Frequently asked questions

Do all MCA funders offer prepayment discounts?
No — and most don't. The factor rate is the fee, baked in at signing, regardless of how fast you repay. Around 30%–40% of independent MCA funders we track offer some form of prepayment discount in 2026, often only at the funder's discretion rather than via a published schedule. Credibly, CFG Merchant Solutions, Forward Financing, and Rapid Finance are the largest with published prepayment terms.
What's a typical prepayment discount?
Tiered schedules. A common pattern: pay off in 30 days = 50% of remaining factor fee discounted; 31–90 days = 25% discount; 91–180 days = 10%; after 180 days = no discount. So on a $50K advance at 1.30 factor ($15K fee) paid off at day 60, you'd save roughly 25% × remaining fee = $2,000–$3,000.

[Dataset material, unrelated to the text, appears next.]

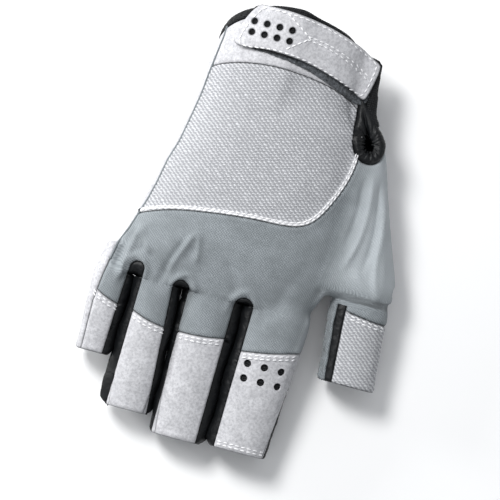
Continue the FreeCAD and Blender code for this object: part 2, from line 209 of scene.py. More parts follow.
# %% Centre lines of the hand and the five stalls
HAND_LINE = middle_line((-50.0, -8.0, 17.0), (80.0, 1.0, 21.0))
stall_lines, stall_ends = {}, {}
for name in STALLS:
    far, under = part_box(f"{name}_cuff"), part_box(f"{name}_palm")
    hinge_x, hinge_y, hinge_z = hinge[name]
    end_y = far[0].y / MM
    end_z = (far[0].z + under[1].z) / 2 / MM
    end_x = (far[0].x + far[1].x) / 2 / MM
    stall_lines[name] = middle_line((hinge_y, hinge_x, hinge_z), (end_y, end_x, end_z))
    stall_ends[name] = end_y
    print(name, "stall runs from y", round(hinge_y, 1), "to", round(end_y, 1), "end z", round(end_z, 1))

# %% [markdown]
# ## One smooth form
#
# Six tubes, one for the hand and one for each stall, are joined by a voxel remesh, which also closes the
# webs between the fingers as stretched cloth would. Smoothing then takes away the voxels' steps. The form
# is the hand that fills the glove. It is never shown, but every panel is cut from its skin.

# %% Tubes, remesh, smoothing
VOXEL = 0.75
RING_STEP = 3.0
SMOOTHING_ROUNDS = 14
CUFF_ROUNDS, CUFF_EASE = 60, (44.0, 12.0)   # more smoothing from this y on, and the length it grows over
HAND_TOP_Y, HAND_LOW_Y = 92.0, -46.0
KNUCKLE_TAPER = 0.12      # the hand's last rings shrink to meet the stalls
TAPER_LENGTH = 18.0
STALL_OVERLAP = 12.0      # stalls start this far inside the hand
STALL_TAPER = 0.30        # narrower there, so that they rise out of it smoothly
STALL_OVERRUN = 4.0       # and run on past their ends, to be cut off later
# (y, x) of the thumb's side of the wrist: the slit is open there, so no ray can measure it
WRIST_SIDE = [(31.0, 47.0), (43.0, 39.6), (52.0, 38.2), (64.0, 38.0), (92.0, 36.0)]

hand_stations = list(np.arange(HAND_TOP_Y, HAND_LOW_Y, -RING_STEP)) + [HAND_LOW_Y]
hand_rows = measured_rings(shell_tree(HAND_SHELL), hand_stations, HAND_LINE)
side_y, side_x = zip(*WRIST_SIDE)
for i, y in enumerate(hand_stations):
    widest = (hand_rows[i] * np.cos(RING_ANGLES)).max()
    room = np.interp(y, side_y, side_x) - HAND_LINE(y)[0]
    if y > side_y[0] and widest > room:
        hand_rows[i] *= 1.0 - (1.0 - room / widest) * np.sqrt(np.clip(np.cos(RING_ANGLES), 0, 1))
    share = min(1.0, max(0.0, (HAND_LOW_Y + TAPER_LENGTH - y) / TAPER_LENGTH))
    hand_rows[i] *= 1.0 - KNUCKLE_TAPER * share * share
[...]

Is a prepayment discount the same as a payoff discount?
Closely related but not identical. Prepayment discount = baked into the original contract, applies when YOU decide to pay early. Payoff discount = a one-time negotiated reduction when you're refinancing or consolidating, typically 5%–15% off the remaining balance. Many funders will offer a payoff discount even if their contract has no prepayment discount language.
Can I negotiate a prepayment discount after signing?
Sometimes — but it's much harder. The contract is binding. If the contract has no discount clause, the funder is under no obligation to give you one. That said, when a merchant calls to pay off because they have funds available, most funders will offer SOMETHING (usually 5%–10% off remaining factor) to close the relationship cleanly. Always ask.
Does paying off an MCA early actually save money?
Without a prepayment discount, no — you owe the full factored payback regardless. With a discount, yes, but the savings need to exceed any prepayment penalty (rare in modern MCAs) and the opportunity cost of using cash to pay off vs investing it elsewhere. Run the math: discount captured vs ROI of leaving cash in the business.